Такой науки, разумеется, нет и вряд ли она когда-нибудь возникнет. Есть наука о живых организмах — и все. Какими бы сложными, даже загадочными ни были происходящие в них процессы, это все-таки не жизнь, а лишь ее проявления. Но тогда я еще не имел представления об этих сложных проблемах.

— В этой науке ты далеко, очень далеко пойдешь! — возбужденно прибавила бабушка. — Люди из дальних земель придут тебе поклониться… Только бы нам выбрать нужную дорогу.

Сейчас мне пятьдесят семь лет, я профессор, член-корреспондент Академии наук. Более узкая моя специальность — биохимия. Все считают меня светлой головой, блестящим ученым. И только я один знаю, что это неверно. Истина в другом. Просто у меня редкая эрудиция и в своей области я всегда на вершине современных знаний. Без ложной скромности могу сказать, что я внес и некоторый вклад в развитие науки. Но настоящих собственных открытий у меня нет. Я развивал и усовершенствовал то, что открыли другие. Мне хорошо известно, что ученые всего мира считаются с моим мнением. Но ни один из них не пришел из чужих земель, чтобы мне поклониться. Ни один. Так что в этом отношении бабушка полностью обманулась.

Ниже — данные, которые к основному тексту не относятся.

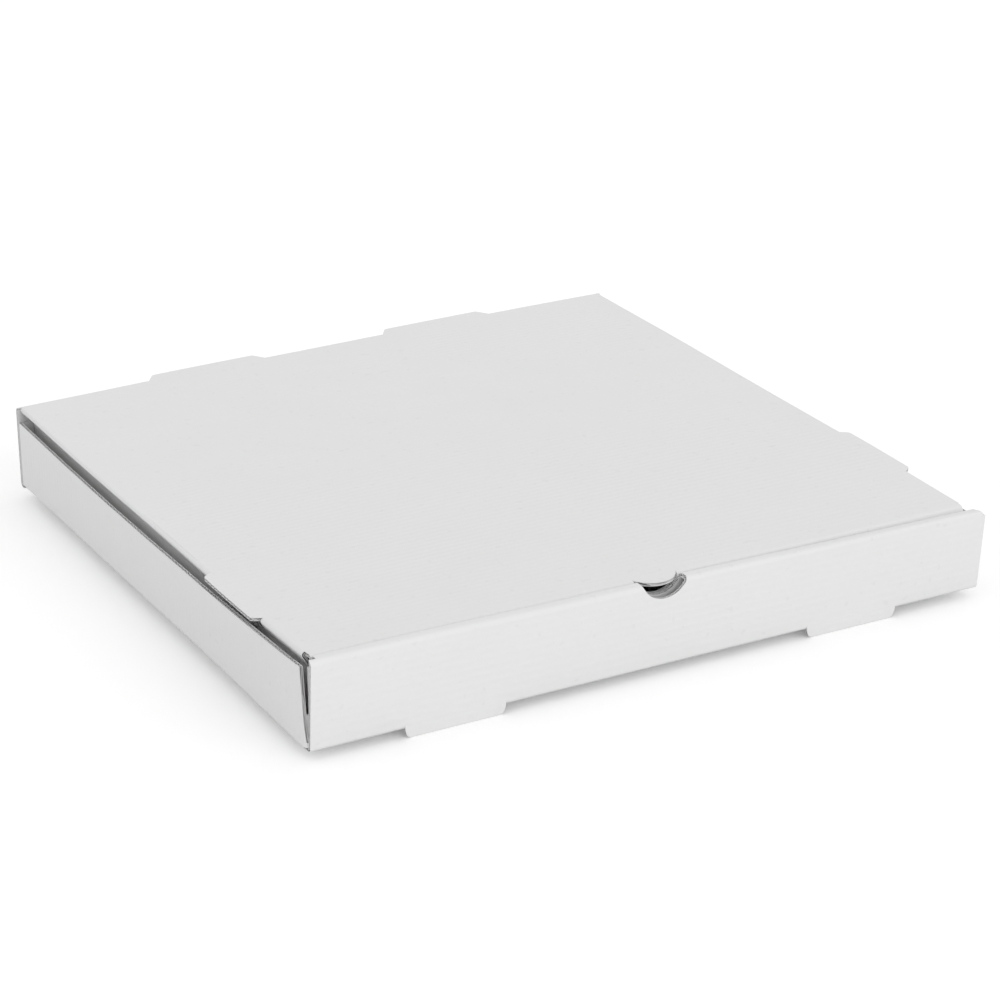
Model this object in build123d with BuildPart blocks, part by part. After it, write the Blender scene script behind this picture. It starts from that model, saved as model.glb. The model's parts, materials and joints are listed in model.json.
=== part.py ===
"""A flat folding box for a pizza: one die-cut sheet of thin corrugated board.

Millimetres, +Z up. X runs along the front wall, +Y points to the hinge at the back.
The origin is under the middle of the closed box, at the tips of the tabs it stands on.
The sheet is parted only along the hinge crease, into a tray and a lid.
"""
import os
from math import atan2, cos, hypot, radians, sin

from build123d import *

# ---- driving dimensions -------------------------------------------------
board = 1.6  # thickness of the corrugated sheet
fold_radius = 1.5  # middle of the sheet, at a plain crease
hinge_radius = 2.2  # middle of the sheet, at the lid's crease
lap_gap = 0.1  # between plies that are folded against each other
run_gap = 0.4  # between the lid and the tray

tray_width = 330.0
tray_depth = 330.0
side_height_front = 38.0
side_height_back = 34.0
strip_rise = 0.8  # flat top of the front wall above the lid's front edge
front_lean = 3.5  # how far the front wall leans out at its top
strip_width = 7.0  # flat top of the doubled front wall
corner_flap = 60.0
corner_flap_drop = 1.0  # flap's top edge below the side wall's top edge
corner_flap_lift = 0.3  # flap's lower edge above the floor

lid_rise_back = 12.5  # lid's upper face above the side walls' top edges
lid_rise_front = 0.6
strip_gap = 0.5  # between the front wall's flat top and the lid's front crease
flap_foot_gap = 1.5  # between the inner front panel and the lid's front flap, at its foot
flap_floor_gap = 4.0  # between the lid's flaps and the floor
flap_side_gap = 1.4  # between the lid's front flap and its side flaps
side_flap_back = 9.0  # where the lid's side flaps end, before the back wall

foot_tab_spacing = 196.0  # two tabs under the front wall
foot_tab_root = 50.0
foot_tab_tip = 41.5
foot_tab_length = 5.9
foot_tab_tilt = 20.0  # pushed in by the box's weight
back_tab_spacing = 128.0  # two tabs behind the hinge
back_tab_root = 63.0
back_tab_tip = 53.5
back_tab_length = 7.0
vent_clearance = 0.33  # around the swing of the back tabs, in the holes that they leave
vent_root_gap = 0.4  # each side of a back tab's root and tip
vent_tip_gap = 1.2
side_tab_root = 54.0  # one tab on each side of the lid
side_tab_tip = 47.0
side_tab_length = 6.0
side_tab_place = 74.0  # middle of the side tabs behind the front wall
tab_corner = 2.5  # rounding of every tab's corners

notch_width = 22.0  # thumb notch through the front wall
notch_depth = 7.5
tongue_side_gap = 0.25  # half-moon on the lid, inside the notch
tongue_tip_gap = 0.7
hinge_gap = 0.3  # slit that stands for the hinge crease

# ---- places worked out from them ----------------------------------------
fold_out = fold_radius + board / 2
hinge_out = hinge_radius + board / 2
lid_height_back = side_height_back + lid_rise_back  # lid's upper face above the tray's underside
lid_height_front = side_height_front + lid_rise_front
front_height = lid_height_front + strip_rise
lid_flap_height = lid_height_front - board - flap_floor_gap
lid_setback = strip_width - front_lean + strip_gap  # behind the front wall's lower edge
front_flap_foot = 3 * board + 2 * lap_gap + flap_foot_gap
side_flap_front = front_flap_foot + board + flap_side_gap
tongue_width = notch_width - 2 * tongue_side_gap
tongue_length = notch_depth - tongue_tip_gap
back_tab_swing = hypot(back_tab_length - hinge_out - hinge_gap / 2, hinge_out + hinge_gap)
vent_depth = back_tab_swing + vent_clearance

underside = foot_tab_length * cos(radians(foot_tab_tilt))
floor_top = underside + board
back_overhang = back_tab_length - hinge_out
front_face = -(tray_depth + back_overhang - front_lean) / 2
back_face = front_face + tray_depth
strip_top = underside + front_height
flap_ply = front_face + board + lap_gap  # outer face of the front corner flaps
inner_foot = flap_ply + board + lap_gap  # outer face of the inner front panel, at its foot
inner_lean = inner_foot - (front_face - front_lean + strip_width - board)

hinge_z = underside + lid_height_back - hinge_out - hinge_gap
hinge_y = back_face + hinge_gap / 2
lid_width = tray_width - 2 * (board + run_gap)
lid_front = front_face + lid_setback
lid_back_z = underside + lid_height_back
lid_front_z = underside + lid_height_front
lid_run = hypot(back_face - lid_front, lid_back_z - lid_front_z)
lid_slope = atan2(lid_back_z - lid_front_z, back_face - lid_front)
lid_plane = Plane(
    origin=(0, lid_front, lid_front_z), x_dir=(1, 0, 0), z_dir=(0, -sin(lid_slope), cos(lid_slope))
)
os.makedirs("parts", exist_ok=True)


def front_plane(angle):
    """The front wall's outer face through its lower crease, leaning out by this many radians."""
    return Plane(
        origin=(0, front_face, underside), x_dir=(1, 0, 0), z_dir=(0, -cos(angle), -sin(angle))
    )


def tab_outline(root, tip, length, root_lap):
    """A tab seen flat: its root on the X axis, tapering to a rounded tip at +Y."""
    with BuildSketch() as outline:
        with BuildLine():
            Polyline(
                (-root / 2, -root_lap),
                (-root / 2, 0),
                (-tip / 2, length),
                (tip / 2, length),
                (root / 2, 0),
                (root / 2, -root_lap),
                close=True,
            )
        make_face()
        tip_corners = outline.vertices().group_by(Axis.Y)[-1]
        fillet(tip_corners, radius=min(tab_corner, length / 3))
    return outline.sketch


def half_moon(width, depth):
    """A circle whose chord of this width stands this far above the circle's lowest point."""
    radius = ((width / 2) ** 2 + depth**2) / (2 * depth)
    return radius, radius - depth


notch_radius, notch_rise = half_moon(notch_width, notch_depth)
tongue_radius, tongue_rise = half_moon(tongue_width, tongue_length)
foot_slot = tab_outline(foot_tab_root, foot_tab_tip, foot_tab_length + lap_gap, board)
foot_tab = tab_outline(foot_tab_root, foot_tab_tip, foot_tab_length, lap_gap).rotate(Axis.Z, 180)
back_tab = tab_outline(back_tab_root, back_tab_tip, back_tab_length, board)
vent_root = back_tab_root + 2 * vent_root_gap
vent_tip = back_tab_tip + 2 * vent_tip_gap
vent = tab_outline(vent_root, vent_tip, vent_depth, board).rotate(Axis.Z, 180)
side_tab = tab_outline(side_tab_root, side_tab_tip, side_tab_length, board)

# ---- tray ---------------------------------------------------------------
with BuildPart() as tray:
    # floor and side walls, folded up along two creases
    wall_x = tray_width / 2 - board / 2
    wall_height = max(side_height_front, side_height_back)
    bend_y = flap_ply + fold_out
    with BuildSketch(Plane.XZ.offset(-bend_y)):
        with BuildLine():
            FilletPolyline(
                (-wall_x, underside + wall_height),
                (-wall_x, underside + board / 2),
                (wall_x, underside + board / 2),
                (wall_x, underside + wall_height),
                radius=fold_radius,
            )
        trace(line_width=board)
    extrude(amount=-(back_face - board - lap_gap - fold_out - bend_y))

    # corner flaps, folded in at both ends of each side wall
    flap_foot = floor_top + corner_flap_lift
    flap_rise = wall_height - corner_flap_drop - board
    for side in (-1, 1):
        for ply, inward, lean in (
            (flap_ply + board / 2, 1, inner_lean / front_height),
            (back_face - board - lap_gap - board / 2, -1, 0),
        ):
            with BuildSketch(Plane.XY.offset(flap_foot)):
                with BuildLine():
                    FilletPolyline(
                        (side * wall_x, ply + inward * 3 * fold_out),
                        (side * wall_x, ply),
                        (side * (wall_x - corner_flap), ply),
                        radius=fold_radius,
                    )
                trace(line_width=board)
            extrude(amount=flap_rise, dir=(0, -lean, 1))

    # the side walls' top edges fall towards the hinge
    with BuildSketch(Plane.YZ):
        with BuildLine():
            Polyline(
                (front_face - board, underside + side_height_front),
                (back_face, underside + side_height_back),
                (back_face, underside + 2 * wall_height),
                (front_face - board, underside + 2 * wall_height),
                close=True,
            )
        make_face()
    extrude(amount=tray_width, both=True, mode=Mode.SUBTRACT)

    # doubled front wall: outer panel, flat strip and inner panel in one ply
    with BuildSketch(Plane.YZ.offset(-tray_width / 2)):
        with BuildLine():
            FilletPolyline(
                (bend_y + lap_gap, underside + board / 2),
                (front_face + board / 2, underside + board / 2),
                (front_face - front_lean + board / 2, strip_top - board / 2),
                (front_face - front_lean + strip_width - board / 2, strip_top - board / 2),
                (inner_foot + board / 2, floor_top + lap_gap),
                radius=fold_radius,
            )
        trace(line_width=board)
    extrude(amount=tray_width)

    # back wall up to the hinge crease
    with BuildSketch(Plane.YZ.offset(-tray_width / 2)):
        with BuildLine():
            FilletPolyline(
                (back_face - board - lap_gap - fold_out - lap_gap, underside + board / 2),
                (back_face - board / 2, underside + board / 2),
                (back_face - board / 2, hinge_z - hinge_gap / 2),
                radius=fold_radius,
            )
        trace(line_width=board)
    extrude(amount=tray_width)

    # foot tabs stay in the front wall and leave slots in the floor
    for side in (-1, 1):
        with BuildSketch(Plane.XY.offset(underside)):
            with Locations((side * foot_tab_spacing / 2, front_face)):
                add(foot_slot)
        extrude(amount=fold_out, mode=Mode.SUBTRACT)
        with BuildSketch(front_plane(atan2(front_lean, front_height))):
            with Locations((side * foot_tab_spacing / 2, fold_out)):
                Rectangle(foot_tab_root, 2 * fold_out)
        extrude(amount=-board)
        with BuildSketch(front_plane(radians(foot_tab_tilt))):
            with Locations((side * foot_tab_spacing / 2, 0)):
                add(foot_tab)
        extrude(amount=-board)
        # the inner panel's own tab locks into the slot
        with BuildSketch(Plane.XZ.offset(-inner_foot)):
            with Locations((side * foot_tab_spacing / 2, underside + board)):
                Rectangle(foot_tab_tip - 2 * board, 2 * board)
        extrude(amount=-board)

    # thumb notch through both plies of the front wall
    with BuildSketch(Plane.XZ):
        with Locations((0, strip_top + notch_rise)):
            Circle(notch_radius)
    extrude(amount=tray_depth, mode=Mode.SUBTRACT)

    # vents that the back tabs leave in the back wall
    for side in (-1, 1):
        with BuildSketch(Plane.XZ.offset(-back_face + 2 * board)):
            with Locations((side * back_tab_spacing / 2, hinge_z)):
                add(vent)
        extrude(amount=-3 * board, mode=Mode.SUBTRACT)

tray.part.label = "tray"
export_step(tray.part, "parts/tray.step")

# ---- lid ----------------------------------------------------------------
with BuildPart() as lid:
    # top panel with the bend that comes up from the hinge
    panel_width = lid_width - board
    with BuildSketch(Plane.YZ.offset(-panel_width / 2)):
        with BuildLine():
            FilletPolyline(
                (back_face - board / 2, hinge_z + hinge_gap / 2),
                (back_face - board / 2, lid_back_z - board / 2),
                (lid_front + fold_out, lid_front_z + fold_out * sin(lid_slope) - board / 2),
                radius=hinge_radius,
            )
        trace(line_width=board)
    extrude(amount=panel_width)

    # front flap, tucked behind the front wall
    flap_bottom = lid_front_z - lid_flap_height
    flap_width = lid_width - 2 * (board + run_gap)
    with BuildSketch(Plane.YZ.offset(-flap_width / 2)):
        with BuildLine():
            FilletPolyline(
                (lid_front + 2 * fold_out, lid_front_z + 2 * fold_out * sin(lid_slope) - board / 2),
                (lid_front + board / 2, lid_front_z - board / 2),
                (front_face + front_flap_foot + board / 2, flap_bottom),
                radius=fold_radius,
            )
        trace(line_width=board)
    extrude(amount=flap_width)

    # side flaps, tucked inside the side walls, at right angles to the sloping lid
    flap_x = lid_width / 2 - board / 2
    side_start = side_flap_front - lid_setback
    side_end = lid_run - side_flap_back
    side_plane = Plane(
        origin=lid_plane.from_local_coords((0, side_start, 0)),
        x_dir=(1, 0, 0),
        z_dir=(0, -cos(lid_slope), -sin(lid_slope)),
    )
    with BuildSketch(side_plane):
        with BuildLine():
            FilletPolyline(
                (-flap_x, -lid_flap_height),
                (-flap_x, -board / 2),
                (flap_x, -board / 2),
                (flap_x, -lid_flap_height),
                radius=fold_radius,
            )
        trace(line_width=board)
    extrude(amount=-(side_end - side_start))

    # back tabs: the bend is cut away and the tab runs on in the lid's plane
    back_crease = lid_run - hinge_out
    for side in (-1, 1):
        place = (side * back_tab_spacing / 2, back_crease)
        with BuildSketch(lid_plane):
            with Locations(place):
                Rectangle(back_tab_root, 2 * hinge_out, align=(Align.CENTER, Align.MIN))
        extrude(amount=-lid_height_back / 2, mode=Mode.SUBTRACT)
        with BuildSketch(lid_plane):
            with Locations(place):
                add(back_tab)
        extrude(amount=-board)

    # side tabs: the same on both side creases
    side_crease = lid_width / 2 - fold_out
    for side in (-1, 1):
        place = (side * side_crease, side_tab_place - lid_setback)
        with BuildSketch(lid_plane):
            with Locations(place):
                Rectangle(2 * fold_out, side_tab_root, align=(Align.MIN if side > 0 else Align.MAX, Align.CENTER))
        extrude(amount=-side_tab_length, mode=Mode.SUBTRACT)
        with BuildSketch(lid_plane):
            with Locations(place):
                add(side_tab.rotate(Axis.Z, -90 * side))
        extrude(amount=-board)

    # tongue over the thumb notch, cut out of the front flap
    with BuildSketch(lid_plane):
        with Locations((0, fold_out)):
            Rectangle(tongue_width, 3 * fold_out, align=(Align.CENTER, Align.MAX))
    extrude(amount=-tongue_length, mode=Mode.SUBTRACT)
    with BuildSketch(lid_plane):
        with Locations((0, fold_out + tongue_rise)):
            Circle(tongue_radius)
        with Locations((0, fold_out + board)):
            Rectangle(3 * tongue_width, 3 * tongue_width, align=(Align.CENTER, Align.MIN), mode=Mode.SUBTRACT)
    extrude(amount=-board)

lid.part.label = "lid"
export_step(lid.part, "parts/lid.step")
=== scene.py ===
"""A closed pizza box folded from one sheet of thin white corrugated board.

Every panel is built as the board is made: two paper liners with a fluted paper between them,
swept along the fold lines of the CAD tray and lid, and then let sag. Metres, in the CAD frame.
"""

import json
from math import atan2, ceil, cos, hypot, pi, radians, sin, tan

import bmesh
import bpy
from mathutils import Matrix, Vector, noise


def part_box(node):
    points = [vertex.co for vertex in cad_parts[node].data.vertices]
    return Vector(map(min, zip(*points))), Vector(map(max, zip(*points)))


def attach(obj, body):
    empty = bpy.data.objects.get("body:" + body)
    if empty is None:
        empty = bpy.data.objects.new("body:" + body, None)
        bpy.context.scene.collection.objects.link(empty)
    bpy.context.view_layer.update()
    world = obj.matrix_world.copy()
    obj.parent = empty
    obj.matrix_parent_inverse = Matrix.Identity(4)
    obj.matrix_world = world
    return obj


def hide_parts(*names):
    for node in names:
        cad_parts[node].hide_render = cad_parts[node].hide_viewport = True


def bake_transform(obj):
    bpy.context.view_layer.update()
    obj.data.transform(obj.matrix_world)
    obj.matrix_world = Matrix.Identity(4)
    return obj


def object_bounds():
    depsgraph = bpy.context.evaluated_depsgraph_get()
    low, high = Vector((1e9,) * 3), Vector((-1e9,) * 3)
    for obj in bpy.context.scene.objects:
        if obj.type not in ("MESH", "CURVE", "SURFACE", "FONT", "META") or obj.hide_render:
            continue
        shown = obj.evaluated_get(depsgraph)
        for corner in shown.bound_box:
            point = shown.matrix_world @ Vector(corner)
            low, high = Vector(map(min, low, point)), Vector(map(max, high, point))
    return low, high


MM = 0.001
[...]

Но мы ни к чему не придем, если я не буду с вами откровенен до конца. А это не так-то легко, потому что касается не только меня. Все дело в том, что когда бабушка изрекла свои крылатые слова — о людях, которые придут мне поклониться, — я ей безусловно поверил. Теперь мне это кажется смешным. Ведь я тогда уже не был мальчиком, зачитывающимся любовными романами. Это давно заброшенное чтиво не оставило в моей душе никаких следов. Но природе я картезианец, рационалист, логик, то, что работает под моей черепной коробкой, слишком активно, чтобы я мог верить в какие-то иллюзии и химеры. Я стараюсь поменьше рассчитывать на воображение, предпочитая ему здравый рассудок. И все же кроется во мне нечто противоречащее именно здравому рассудку. Это прежде всего моя пристрастность. Ни к людям, ни к фактам я не могу относиться объективно. Есть вещи, которые мне нравятся или не нравятся, которые я люблю или не люблю, в которые я верю или не верю. Я способен возненавидеть человека с первого взгляда и обычно не ошибаюсь. Могу категорически отвергнуть какую-нибудь гипотезу, — просто так, из внутренней антипатии, только потому, что она показалась мне неуклюжей, не укладывающейся в логическую систему. Так в свое время невзлюбил я квантовую механику — и не без основания.